Investigators would later find only Home Depot had that particular brand of brick in stock, and Jacobson was one of four people to buy them in that period of time. And he was the only person to only buy two.
When he was arrested, investigators found debris from the bricks in his trunk.
The girls testified that Jacobson spent the next five days cleaning. He also kept the girls at home from school.
“That entire time he’s concocting a story to cover up what really happened,” Lilly said. “He’s trying to remove and destroy the evidence in the apartment.”
While Jacobson’s phone stayed in the apartment, Lilly noted one of his daughter’s phones crossed the Columbia River into Pasco, where prosecutors believe her body was dumped.
The next day, he took his daughters and left for the Portland area.
On Sept. 27, 2022, an off-duty Kennewick police officer spotted Ebanez’s body floating in the Columbia River.
When police searched her apartment, they discovered a large stain that matched her DNA under a bed.
Ebanez was four to five months pregnant when she was killed. The medical examiner testified her face was so bruised that she couldn’t tell where one bruise ended and another one began, Lilly said.
The examiner also testified she was strangled with such force that it broke the bone at the top of her throat.
“This went on for so long that he had to have formed the intent to kill and then carried it out,” Lilly said. “There is only one explanation for beating something this long and this severely. It’s because you decided to kill them.”
Unanswered questions
Vander Sys pointed to various problems in the investigation where evidence had been compromised and questions weren’t answered.
“I want to first discuss what we talked about at the very beginning, which is confirmation bias,” he said. “Confirmation bias is a problem ... because you’re taking the conclusion that you want and using that to find data and information to support that conclusion.”

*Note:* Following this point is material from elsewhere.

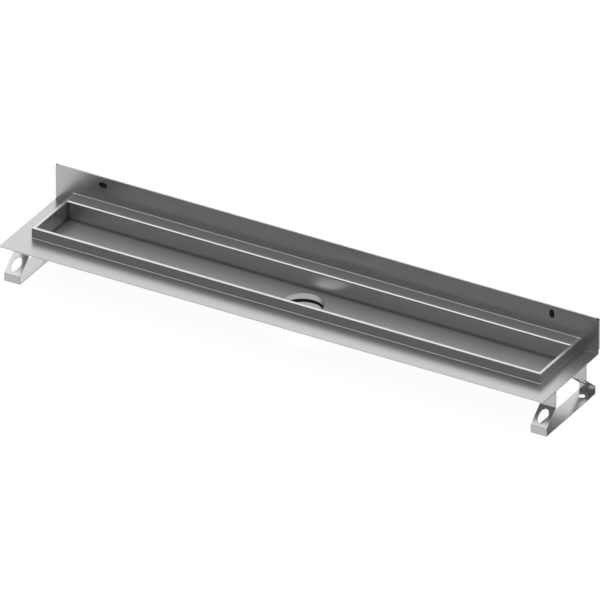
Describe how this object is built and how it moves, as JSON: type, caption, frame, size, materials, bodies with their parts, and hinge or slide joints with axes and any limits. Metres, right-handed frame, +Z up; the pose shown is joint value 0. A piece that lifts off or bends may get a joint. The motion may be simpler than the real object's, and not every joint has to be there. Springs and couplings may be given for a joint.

He started by pointing out issues with the interviews of the two girls. He pointed to evidence showing that the girls were told Jacobson committed the murder.
“What this did is entirely change the subsequent investigation,” he said. “Detective (Kris) Safranek testified based on information that we received we amended the search warrants for the apartment.”
He also said the testimony of the girls changed over the past three years. The girl who initially looked in on her mother told police that she heard Ebanez snoring.
He also pointed out that the suggestion that prosecutors were relying on jurors to make assumptions about Jacobson taking the body to Pasco.
He noted that no one saw him cart the nearly 200-pound woman down the stairs to his car, along with about 80 more pounds of other items to the river.
Vander Sys argued that police didn’t explain how her body managed to move from the Pasco side of the river to the Kennewick side.